Over the next 24 hours, the fire raged uncontrollably and when it finally, mercifully cleared, the damage was incalculable. More than a million acres of forest burned to the ground and the town was reduced to ashes. More than 1,700 people lost their lives, making the Peshtigo Fire by far the deadliest in American history.

Days later, when Father Peter had recovered enough to help search for and minister to survivors and comfort the grieving, a parishioner ran up to him shouting “Father, do you know what has happened to your tabernacle?”

“No,” he answered, expecting that it was found either burned to ash or at the bottom of the river.

“Come quickly then and see,” the parishioner exclaimed. “Oh! Father, it is a great miracle!”

Father Peter saw his handcart blown on its side in the water, but the tabernacle was neither burned nor submerged. It was standing right side up floating on a log in the middle of the river.

“Everything in the vicinity of this spot had been blackened or charred by the flames,” Father Peter later wrote. “Logs, trunks, boxes, nothing had escaped, yet, strange to say, there rose the tabernacle, intact in its snowy whiteness, presenting a wonderful contrast to the grimy blackness of the surrounding objects.”

He left it in the water perched on its log, still perfectly white and—although made of wood—completely untouched by the flames.
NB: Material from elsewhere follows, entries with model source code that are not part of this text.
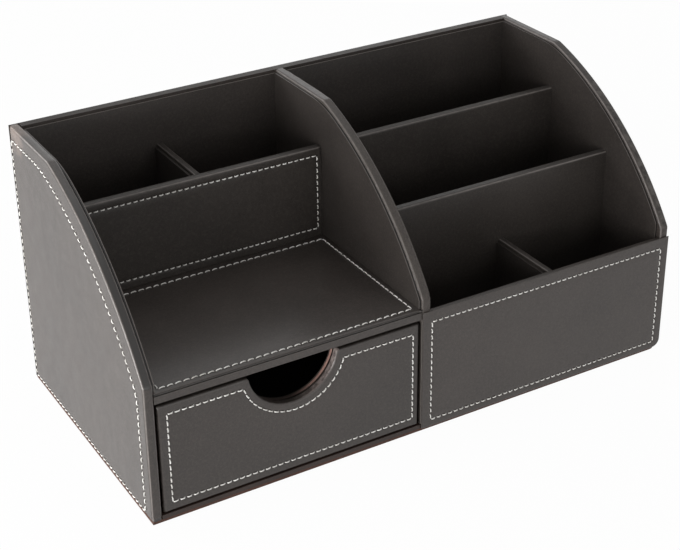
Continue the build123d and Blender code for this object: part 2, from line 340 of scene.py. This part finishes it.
LEATHER = leatherette("leatherette_outer", *OUTER, 0.46)
# the left side panel gets heavier painted shade on its sloping edge than the right one
LEATHER_SIDE = leatherette(
    "leatherette_side", *OUTER, 0.46, 1.3, axis=0, rim_highlight=0.85, shaded=0.9, corner=WORN_PLACE
)
LEATHER_RIGHT = leatherette(
    "leatherette_right_side", *OUTER, 0.46, 1.3, 0.22, 0.22, axis=0, rim_highlight=0.85, shaded=0.5, pale_patches=0.65
)
LEATHER_MID = leatherette("leatherette_middle", *MIDDLE, 0.48, 1.3, 0.22, 0.22, axis=0)
LEATHER_BACK = leatherette("leatherette_back", *REAR, 0.50, 1.0, 0.05, 0.14, axis=1, rim_highlight=0.35)
LEATHER_EDGE = leatherette("leatherette_edge", *OUTER, 0.46, axis=1, rim_highlight=0.6)
LEATHER_FRONT = leatherette("leatherette_front", *FRONT, 0.46, in_notch=True)
LEATHER_IN = leatherette("leatherette_inner", *INNER, axis=1, rim_highlight=0.8)
LEATHER_IN_X = leatherette("leatherette_inner_side", *INNER, axis=0, rim_highlight=0.7)
LINER = leatherette("lining_sheet", *LINING)
# back linings with a painted highlight on their tops
LINER_BACK = leatherette("back_lining_sheet", *LINING, top_highlight=True)
DRAWER_LINER = leatherette("drawer_lining_sheet", *DRAWER_TONES, 0.62, 0.9, 0.1)
BASE_WRAP = leatherette("leatherette_base", *BASE_TONES, 0.52, coat=0.2)
BASE = card("base_card", (0.042, 0.0170, 0.0105), (0.078, 0.0330, 0.0205))
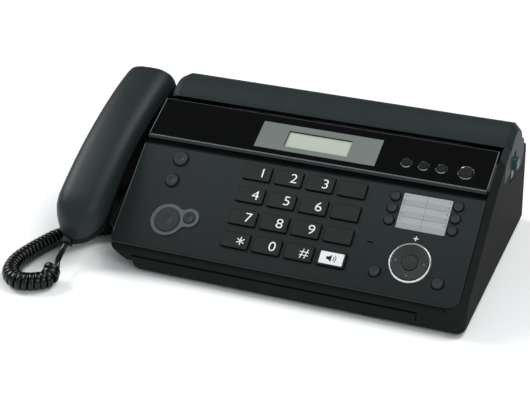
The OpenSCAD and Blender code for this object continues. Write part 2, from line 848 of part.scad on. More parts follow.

It really was, he thought, a miracle. As word spread of the disaster in Peshtigo and people flocked to the area to help survivors, hundreds gathered to see the floating tabernacle with the Eucharist still perfectly protected inside.

Father Peter spent the next few years rebuilding St. Mary’s Church, and when it was completed, placed the tabernacle back inside. It remains there to this day, a timeless reminder that the light of morning will shine even through the darkest night and that the power salvation is greater even than the flames of Hell.